AIM:
Every line of the data must be copied exactly.

MATERIAL PROVIDED:
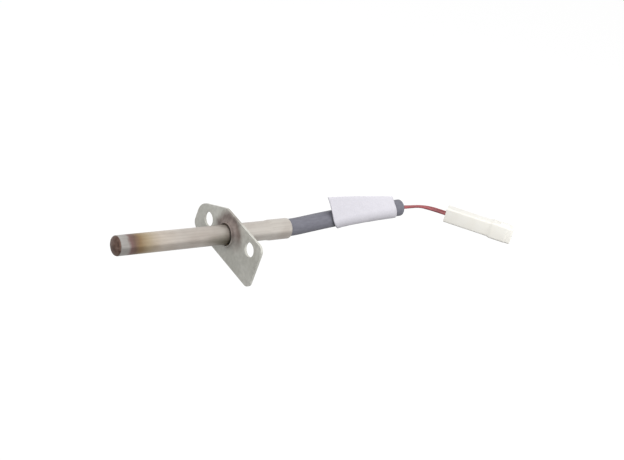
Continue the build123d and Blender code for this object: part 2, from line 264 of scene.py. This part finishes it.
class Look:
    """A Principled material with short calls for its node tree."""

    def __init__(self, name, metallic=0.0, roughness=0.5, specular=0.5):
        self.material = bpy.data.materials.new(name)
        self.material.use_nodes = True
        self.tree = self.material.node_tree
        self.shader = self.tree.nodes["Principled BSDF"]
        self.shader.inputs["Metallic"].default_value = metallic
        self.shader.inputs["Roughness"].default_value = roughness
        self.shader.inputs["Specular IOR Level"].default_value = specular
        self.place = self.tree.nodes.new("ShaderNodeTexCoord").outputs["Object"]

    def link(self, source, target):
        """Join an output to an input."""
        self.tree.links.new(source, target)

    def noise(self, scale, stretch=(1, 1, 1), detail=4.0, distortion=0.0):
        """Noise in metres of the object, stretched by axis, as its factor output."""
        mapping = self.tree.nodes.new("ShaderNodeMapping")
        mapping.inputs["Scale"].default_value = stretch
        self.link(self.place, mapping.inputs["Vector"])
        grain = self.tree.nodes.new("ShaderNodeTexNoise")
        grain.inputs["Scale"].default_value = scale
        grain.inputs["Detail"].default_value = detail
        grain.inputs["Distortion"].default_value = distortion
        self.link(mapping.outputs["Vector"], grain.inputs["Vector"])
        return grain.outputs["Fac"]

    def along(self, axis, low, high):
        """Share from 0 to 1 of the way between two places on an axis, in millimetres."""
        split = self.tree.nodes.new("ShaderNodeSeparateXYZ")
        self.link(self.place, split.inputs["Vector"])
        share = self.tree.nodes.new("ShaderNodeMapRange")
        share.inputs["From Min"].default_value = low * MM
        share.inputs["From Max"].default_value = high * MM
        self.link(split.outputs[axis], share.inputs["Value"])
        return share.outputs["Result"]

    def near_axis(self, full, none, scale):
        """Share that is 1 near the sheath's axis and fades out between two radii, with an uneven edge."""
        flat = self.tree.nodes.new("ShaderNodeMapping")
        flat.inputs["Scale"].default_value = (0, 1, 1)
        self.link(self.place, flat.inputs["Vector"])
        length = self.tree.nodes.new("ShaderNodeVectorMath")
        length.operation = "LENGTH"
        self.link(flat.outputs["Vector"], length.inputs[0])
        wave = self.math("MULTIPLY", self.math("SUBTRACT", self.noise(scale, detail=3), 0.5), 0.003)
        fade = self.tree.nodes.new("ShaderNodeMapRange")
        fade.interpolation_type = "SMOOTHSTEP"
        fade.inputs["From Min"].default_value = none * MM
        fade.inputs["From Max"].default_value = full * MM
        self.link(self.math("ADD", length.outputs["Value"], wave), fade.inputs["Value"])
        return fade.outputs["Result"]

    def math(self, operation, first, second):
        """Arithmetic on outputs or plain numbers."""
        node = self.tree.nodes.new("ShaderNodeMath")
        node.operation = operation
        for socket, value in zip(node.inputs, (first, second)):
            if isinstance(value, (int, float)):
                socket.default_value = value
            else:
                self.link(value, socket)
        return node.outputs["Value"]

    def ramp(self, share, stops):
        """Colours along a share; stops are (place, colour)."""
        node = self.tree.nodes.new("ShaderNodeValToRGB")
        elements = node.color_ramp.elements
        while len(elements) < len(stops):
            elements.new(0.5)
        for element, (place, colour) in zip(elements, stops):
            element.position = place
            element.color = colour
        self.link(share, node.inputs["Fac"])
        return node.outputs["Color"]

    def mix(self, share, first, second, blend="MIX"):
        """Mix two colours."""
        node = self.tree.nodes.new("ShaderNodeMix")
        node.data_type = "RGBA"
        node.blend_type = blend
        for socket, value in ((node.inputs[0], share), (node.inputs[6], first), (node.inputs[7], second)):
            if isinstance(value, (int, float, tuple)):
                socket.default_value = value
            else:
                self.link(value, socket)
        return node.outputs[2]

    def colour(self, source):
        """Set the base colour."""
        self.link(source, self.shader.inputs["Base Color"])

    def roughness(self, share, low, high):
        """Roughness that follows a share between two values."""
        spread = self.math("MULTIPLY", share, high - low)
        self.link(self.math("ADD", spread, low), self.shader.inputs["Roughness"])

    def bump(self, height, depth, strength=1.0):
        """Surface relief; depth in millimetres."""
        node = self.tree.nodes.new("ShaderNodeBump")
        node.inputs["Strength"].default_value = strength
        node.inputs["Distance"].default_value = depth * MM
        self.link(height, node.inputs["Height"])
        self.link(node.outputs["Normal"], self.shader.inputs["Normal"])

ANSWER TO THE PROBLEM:
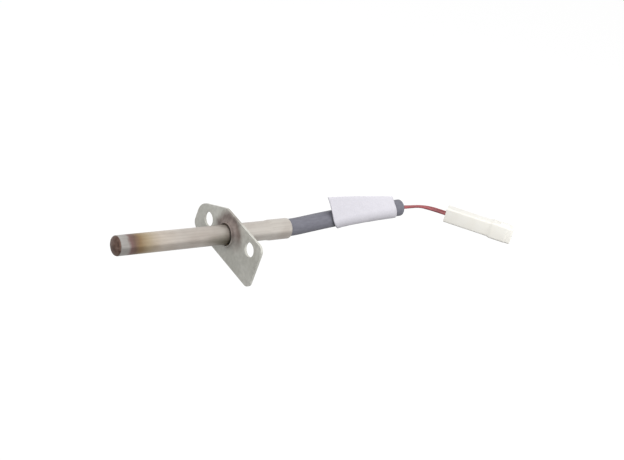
Continue the build123d and Blender code for this object: part 2, from line 264 of scene.py. This part finishes it.
class Look:
    """A Principled material with short calls for its node tree."""

    def __init__(self, name, metallic=0.0, roughness=0.5, specular=0.5):
        self.material = bpy.data.materials.new(name)
        self.material.use_nodes = True
        self.tree = self.material.node_tree
        self.shader = self.tree.nodes["Principled BSDF"]
        self.shader.inputs["Metallic"].default_value = metallic
        self.shader.inputs["Roughness"].default_value = roughness
        self.shader.inputs["Specular IOR Level"].default_value = specular
        self.place = self.tree.nodes.new("ShaderNodeTexCoord").outputs["Object"]

    def link(self, source, target):
        """Join an output to an input."""
        self.tree.links.new(source, target)

    def noise(self, scale, stretch=(1, 1, 1), detail=4.0, distortion=0.0):
        """Noise in metres of the object, stretched by axis, as its factor output."""
        mapping = self.tree.nodes.new("ShaderNodeMapping")
        mapping.inputs["Scale"].default_value = stretch
        self.link(self.place, mapping.inputs["Vector"])
        grain = self.tree.nodes.new("ShaderNodeTexNoise")
        grain.inputs["Scale"].default_value = scale
        grain.inputs["Detail"].default_value = detail
        grain.inputs["Distortion"].default_value = distortion
        self.link(mapping.outputs["Vector"], grain.inputs["Vector"])
        return grain.outputs["Fac"]

    def along(self, axis, low, high):
        """Share from 0 to 1 of the way between two places on an axis, in millimetres."""
        split = self.tree.nodes.new("ShaderNodeSeparateXYZ")
        self.link(self.place, split.inputs["Vector"])
        share = self.tree.nodes.new("ShaderNodeMapRange")
        share.inputs["From Min"].default_value = low * MM
        share.inputs["From Max"].default_value = high * MM
        self.link(split.outputs[axis], share.inputs["Value"])
        return share.outputs["Result"]

    def near_axis(self, full, none, scale):
        """Share that is 1 near the sheath's axis and fades out between two radii, with an uneven edge."""
        flat = self.tree.nodes.new("ShaderNodeMapping")
        flat.inputs["Scale"].default_value = (0, 1, 1)
        self.link(self.place, flat.inputs["Vector"])
        length = self.tree.nodes.new("ShaderNodeVectorMath")
        length.operation = "LENGTH"
        self.link(flat.outputs["Vector"], length.inputs[0])
        wave = self.math("MULTIPLY", self.math("SUBTRACT", self.noise(scale, detail=3), 0.5), 0.003)
        fade = self.tree.nodes.new("ShaderNodeMapRange")
        fade.interpolation_type = "SMOOTHSTEP"
        fade.inputs["From Min"].default_value = none * MM
        fade.inputs["From Max"].default_value = full * MM
        self.link(self.math("ADD", length.outputs["Value"], wave), fade.inputs["Value"])
        return fade.outputs["Result"]

    def math(self, operation, first, second):
        """Arithmetic on outputs or plain numbers."""
        node = self.tree.nodes.new("ShaderNodeMath")
        node.operation = operation
        for socket, value in zip(node.inputs, (first, second)):
            if isinstance(value, (int, float)):
                socket.default_value = value
            else:
                self.link(value, socket)
        return node.outputs["Value"]

    def ramp(self, share, stops):
        """Colours along a share; stops are (place, colour)."""
        node = self.tree.nodes.new("ShaderNodeValToRGB")
        elements = node.color_ramp.elements
        while len(elements) < len(stops):
            elements.new(0.5)
        for element, (place, colour) in zip(elements, stops):
            element.position = place
            element.color = colour
        self.link(share, node.inputs["Fac"])
        return node.outputs["Color"]

    def mix(self, share, first, second, blend="MIX"):
        """Mix two colours."""
        node = self.tree.nodes.new("ShaderNodeMix")
        node.data_type = "RGBA"
        node.blend_type = blend
        for socket, value in ((node.inputs[0], share), (node.inputs[6], first), (node.inputs[7], second)):
            if isinstance(value, (int, float, tuple)):
                socket.default_value = value
            else:
                self.link(value, socket)
        return node.outputs[2]

    def colour(self, source):
        """Set the base colour."""
        self.link(source, self.shader.inputs["Base Color"])

    def roughness(self, share, low, high):
        """Roughness that follows a share between two values."""
        spread = self.math("MULTIPLY", share, high - low)
        self.link(self.math("ADD", spread, low), self.shader.inputs["Roughness"])

    def bump(self, height, depth, strength=1.0):
        """Surface relief; depth in millimetres."""
        node = self.tree.nodes.new("ShaderNodeBump")
        node.inputs["Strength"].default_value = strength
        node.inputs["Distance"].default_value = depth * MM
        self.link(height, node.inputs["Height"])
        self.link(node.outputs["Normal"], self.shader.inputs["Normal"])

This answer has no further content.